L’Eglise de Geneve ayant receu ses lettres, et ouy ses nouvelles, rendit premierement graces à Dieu de l’amplification du regne de Jesus Christ en pays si lointain, mesme en terre si estrange, et parmi une nation laquelle voirement estoit du tout ignorante le vray Dieu.

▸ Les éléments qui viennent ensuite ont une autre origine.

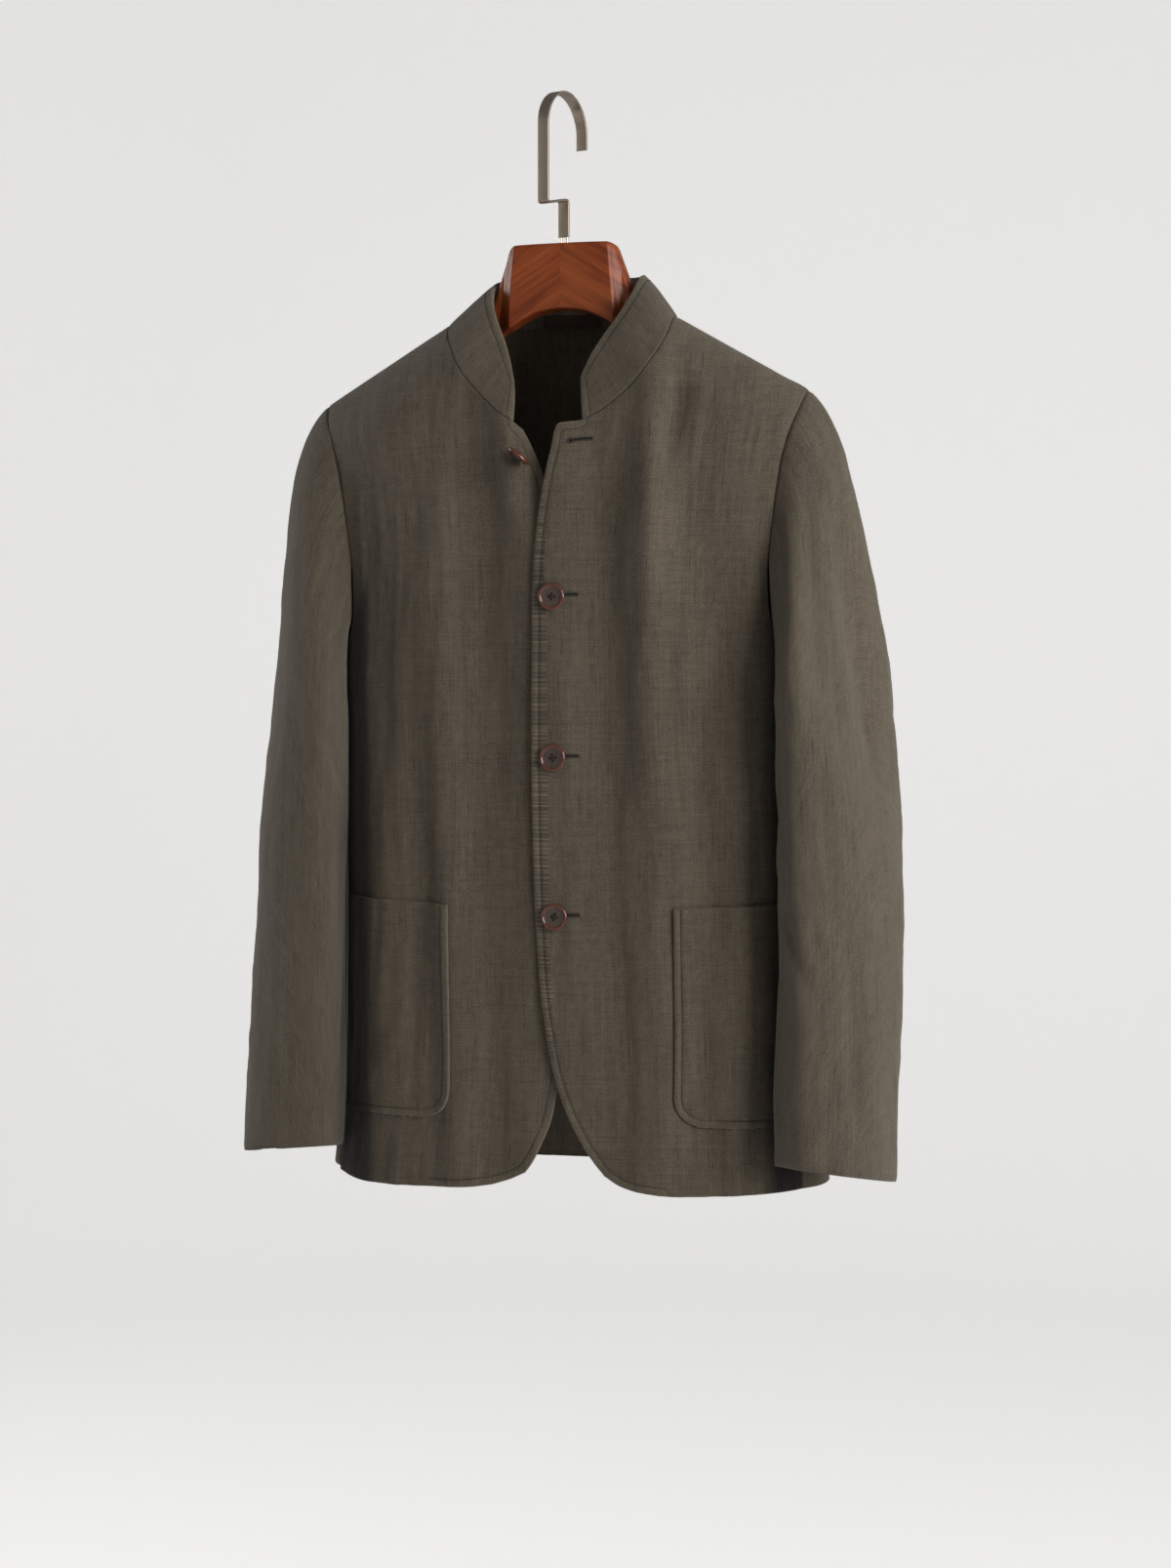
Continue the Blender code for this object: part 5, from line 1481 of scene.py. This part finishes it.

Et pour satisfaire à la requeste de Villegagnon, apres que feu Monsieur l’Admiral, auquel pour le mesme effect il avoit aussi escrit, eut sollicité par lettres Philippe de Corguilleray sieur du Pont (qui s’estoit retiré près de Geneve, et qui avoit esté son voisin en France près Chastillon sur Loing) d’entreprendre le voyage pour conduire ceux qui se voudroyent acheminer en ceste terre du Bresil vers Villegagnon : ledit sieur du Pont en estant aussi requis par l’Eglise et par les Ministres de Geneve, quoy qu’il fust jà vieil et caduc, si est-ce que pour la bonne affection qu’il avoit de s’employer à un si bon oeuvre, postposant, et mettant en arriere tous ses autres affaires, mesmes laissant ses enfants et sa famille de si loin, il accorda de faire ce qu’on requeroit de luy.